SecureBERT is a domain-specific language model to represent cybersecurity textual data which is trained on a large amount of in-domain text crawled from online resources. image

See the presentation on YouTube

SecureBERT can be used as the base model for any downstream task including semantic analysis, text classification, NER, Seq-to-Seq, QA, etc.

  • SecureBERT has demonstrated significantly higher performance in predicting masked words within the text when compared to existing models like RoBERTa (base and large), SciBERT, and SecBERT.
  • SecureBERT has also demonstrated promising performance in preserving general English language understanding (representation).

How to use SecureBERT

SecureBERT has been uploaded to Huggingface framework. You may use the code below

from transformers import RobertaTokenizer, RobertaModel
import torch

tokenizer = RobertaTokenizer.from_pretrained("ehsanaghaei/SecureBERT")
model = RobertaModel.from_pretrained("ehsanaghaei/SecureBERT")

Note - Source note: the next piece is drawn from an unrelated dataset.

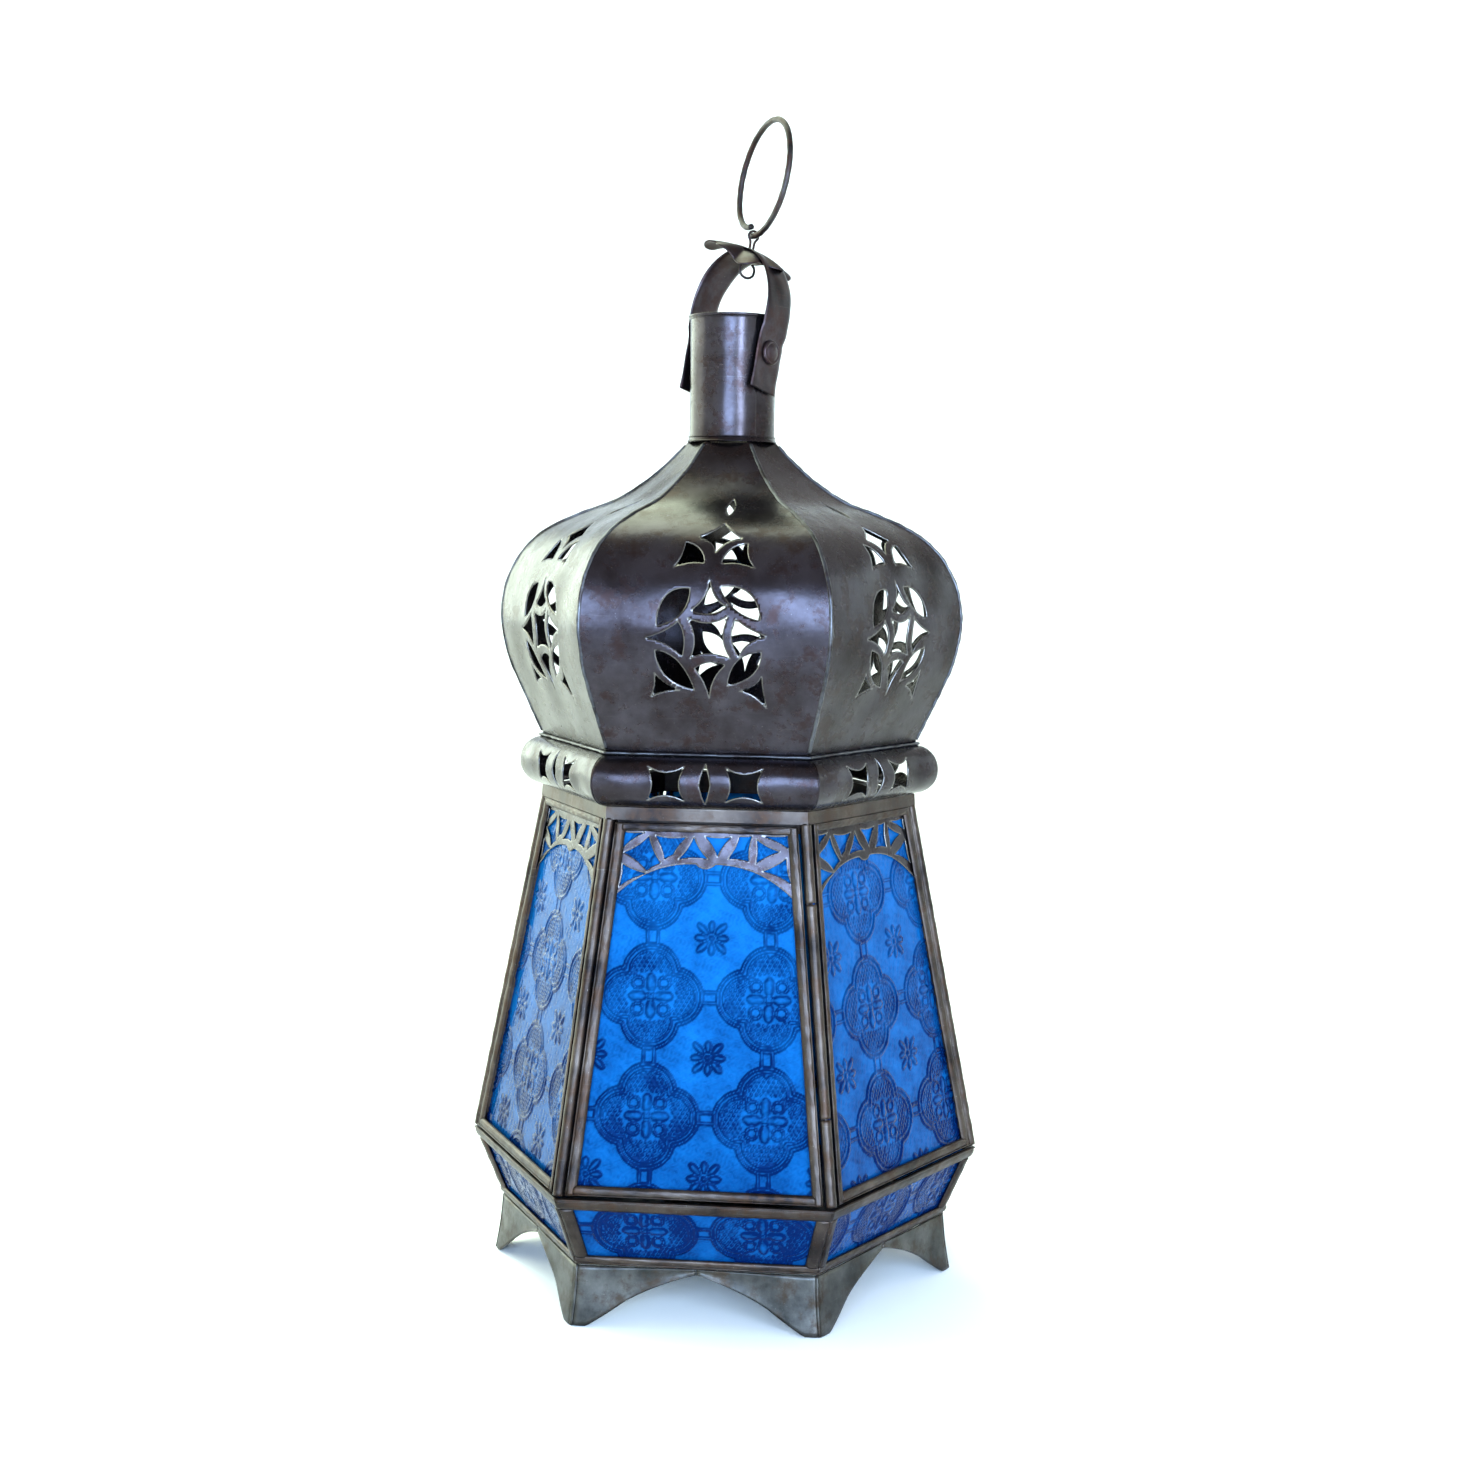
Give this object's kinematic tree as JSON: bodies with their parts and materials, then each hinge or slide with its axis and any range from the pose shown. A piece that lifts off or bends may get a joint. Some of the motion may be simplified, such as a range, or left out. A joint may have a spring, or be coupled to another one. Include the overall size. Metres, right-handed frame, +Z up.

inputs = tokenizer("This is SecureBERT!", return_tensors="pt")
outputs = model(**inputs)

last_hidden_states = outputs.last_hidden_state

Or just clone the repo:

git lfs install
git clone https://huggingface.co/ehsanaghaei/SecureBERT
# if you want to clone without large files – just their pointers
# prepend your git clone with the following env var:
GIT_LFS_SKIP_SMUDGE=1

Fill Mask

SecureBERT has been trained on MLM. Use the code below to predict the masked word within the given sentences:

#!pip install transformers
#!pip install torch
#!pip install tokenizers

import torch
import transformers
from transformers import RobertaTokenizer, RobertaTokenizerFast

tokenizer = RobertaTokenizerFast.from_pretrained("ehsanaghaei/SecureBERT")
model = transformers.RobertaForMaskedLM.from_pretrained("ehsanaghaei/SecureBERT")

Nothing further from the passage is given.